I do not know if at first Taruc reported the disturbance to the subdivision, barangay or police authorities that are supposed to be on patrol at this first class subdivision. Had these authorities made a preemptive move, which is their sworn duty, the incident could have been avoided. They should not have to wait for complaint to be lodged before they make the necessary move. Most affected neighbors that are fuming in anger are almost always hesitant to complain because they avoid being branded “walang pakikisama.” I know we already have a law against public disturbance and law regulating noise pollution.

And if irritating and intolerable noise from loud speakers emanating from revelries is not yet regulated by law, lawmakers in the Barangay Council, Municipal, City and Provincial Councils, and Congress must enact ordinances and or laws before another incident more serious than this to happen.

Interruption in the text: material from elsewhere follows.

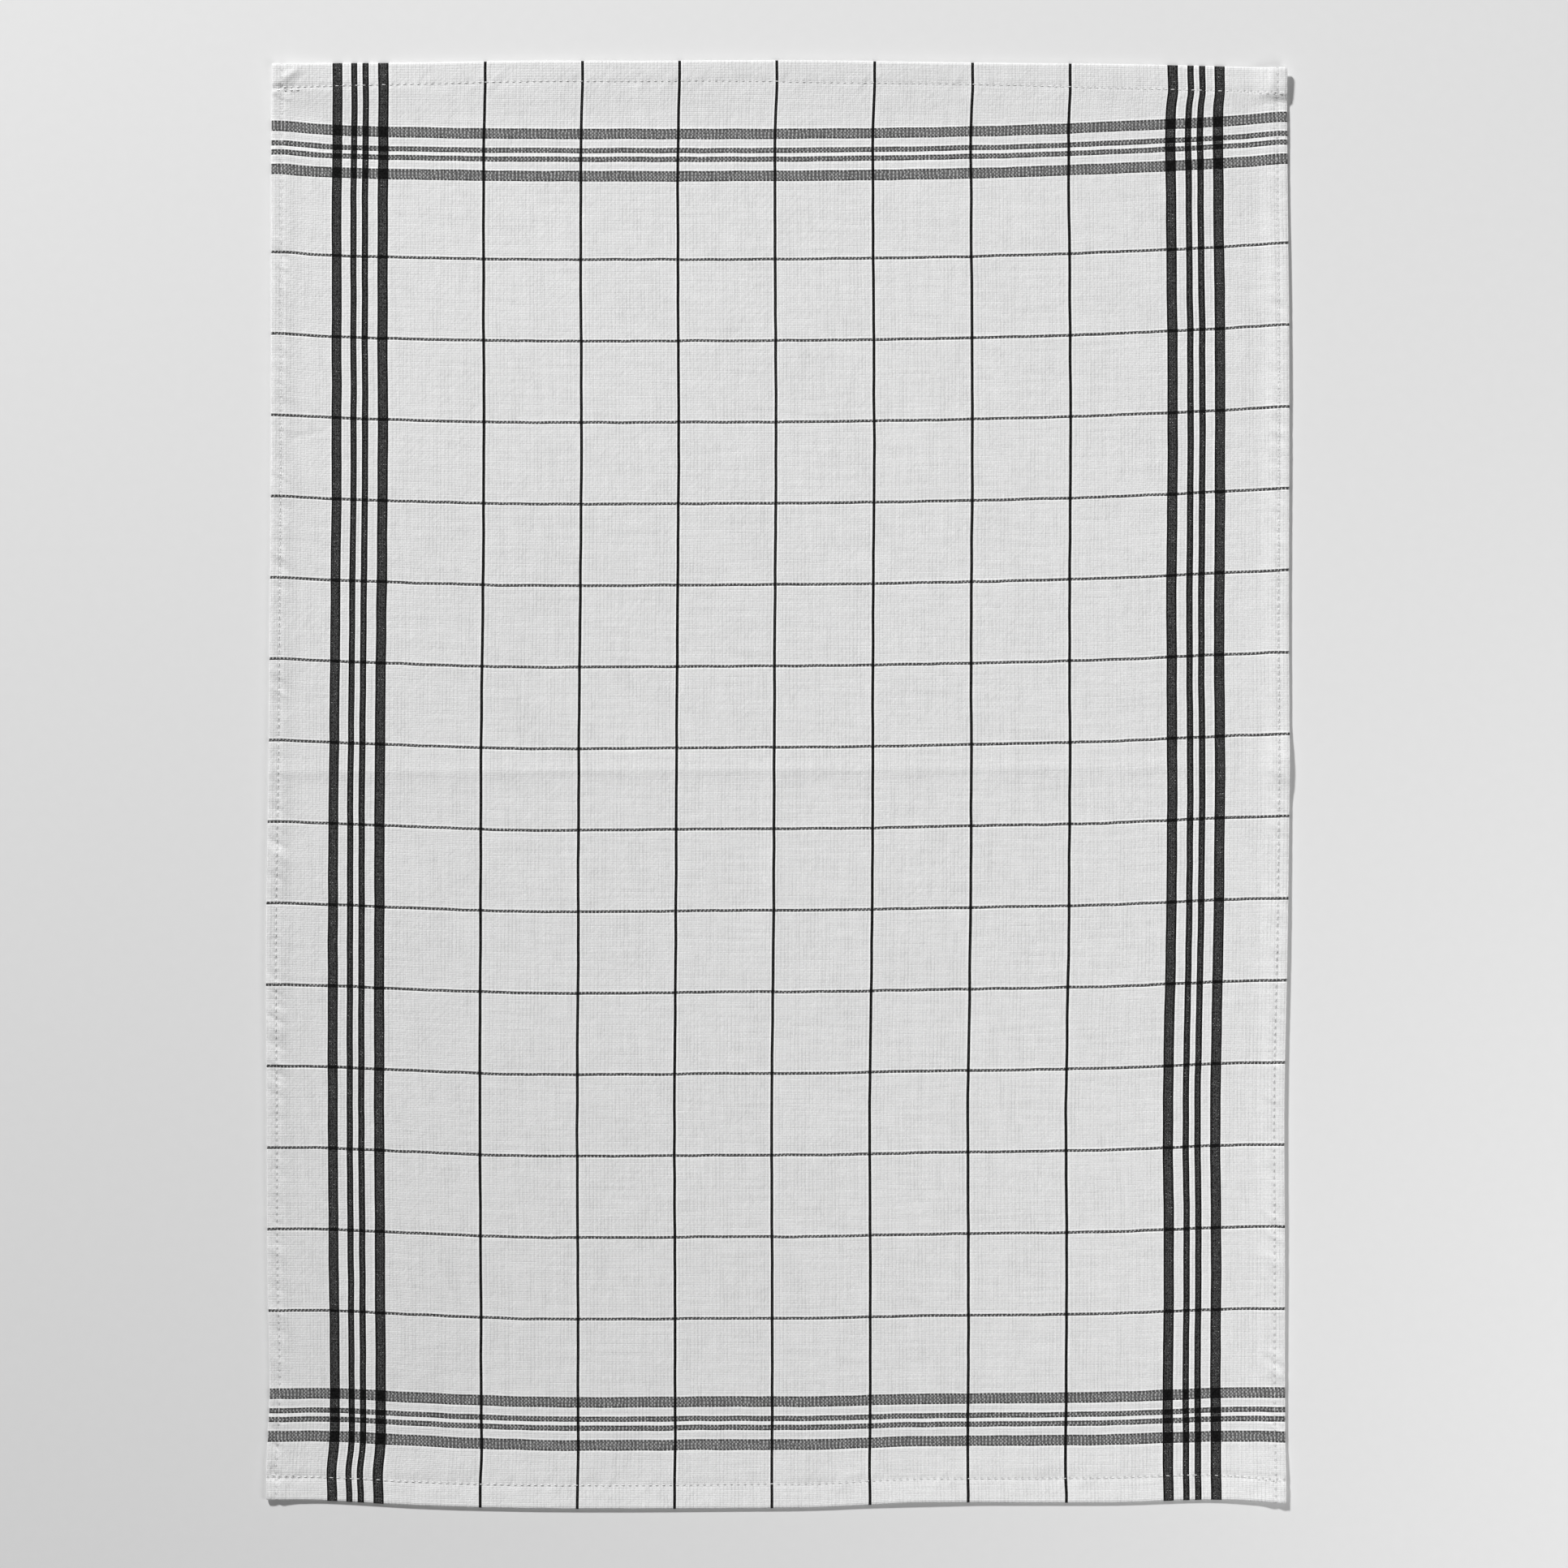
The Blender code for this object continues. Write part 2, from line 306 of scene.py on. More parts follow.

Noise which is very hard to confine should really be regulated like separating bars, clubs, discos and the like from residential areas. Revelries and other activities using loud speakers should likewise be regulated, say, confining such activities in acoustically-closed houses or acoustically-closed government multi-purpose buildings.

We all in one way or another had been irritated with such intolerable noise in our neighborhood. We’ve got to collectively take action now. In other countries with responsible governments such activity is prohibited by law and enforced strictly. This is the right to hear and the right not to hear. Although we have the right to celebrate we should be considerate to others. Our neighbors have the right also to live in peace.